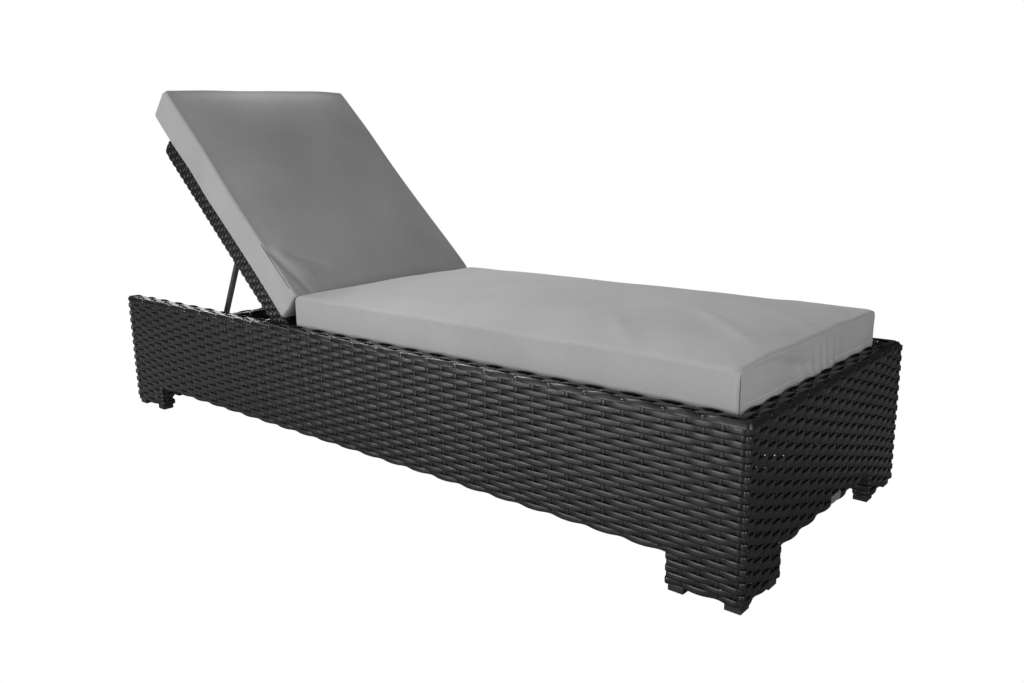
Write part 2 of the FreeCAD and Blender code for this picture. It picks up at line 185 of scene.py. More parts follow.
def fabric_material(name, tone):
    """Plain woven outdoor canvas, slightly mottled."""
    t = Tree(name)
    at = t.object_coords()
    threads = t.noise(t.mapped(at, (900.0, 900.0, 900.0)), 1.0, 2.0, 0.6)
    slub = t.noise(t.mapped(at, (38.0, 170.0, 170.0)), 1.0, 3.0, 0.65)
    mottle = t.noise(at, 5.5, 3.0, 0.55)
    mixed = t.math("MULTIPLY_ADD", slub, 0.30, t.math("MULTIPLY", mottle, 0.70))
    low = tuple(0.93 * c for c in tone)
    high = tuple(1.06 * c for c in tone)
    colour = t.ramp(mixed, [(0.32, low), (0.5, tone), (0.68, high)])
    roughness = t.spread(threads, 0.82, 0.96, 0.3, 0.7)
    soft = t.noise(at, 26.0, 3.0, 0.55, 0.3)
    normal = t.bump(threads, 0.22, 0.0004, t.bump(soft, 0.22, 0.0022))
    t.set(Specular_IOR_Level=0.22, Sheen_Weight=0.10, Sheen_Roughness=0.6)
    return t.finish(colour, roughness, normal)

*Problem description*
Repeat the material in full, exactly as it stands.

*Problem solution*
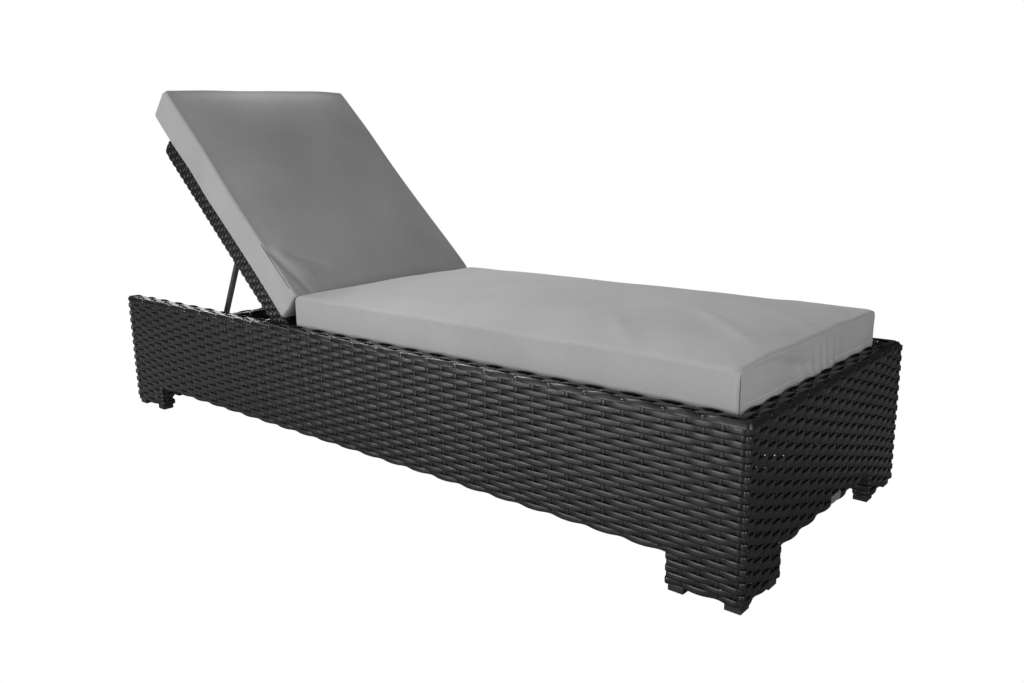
Write part 2 of the FreeCAD and Blender code for this picture. It picks up at line 185 of scene.py. More parts follow.
def fabric_material(name, tone):
    """Plain woven outdoor canvas, slightly mottled."""
    t = Tree(name)
    at = t.object_coords()
    threads = t.noise(t.mapped(at, (900.0, 900.0, 900.0)), 1.0, 2.0, 0.6)
    slub = t.noise(t.mapped(at, (38.0, 170.0, 170.0)), 1.0, 3.0, 0.65)
    mottle = t.noise(at, 5.5, 3.0, 0.55)
    mixed = t.math("MULTIPLY_ADD", slub, 0.30, t.math("MULTIPLY", mottle, 0.70))
    low = tuple(0.93 * c for c in tone)
    high = tuple(1.06 * c for c in tone)
    colour = t.ramp(mixed, [(0.32, low), (0.5, tone), (0.68, high)])
    roughness = t.spread(threads, 0.82, 0.96, 0.3, 0.7)
    soft = t.noise(at, 26.0, 3.0, 0.55, 0.3)
    normal = t.bump(threads, 0.22, 0.0004, t.bump(soft, 0.22, 0.0022))
    t.set(Specular_IOR_Level=0.22, Sheen_Weight=0.10, Sheen_Roughness=0.6)
    return t.finish(colour, roughness, normal)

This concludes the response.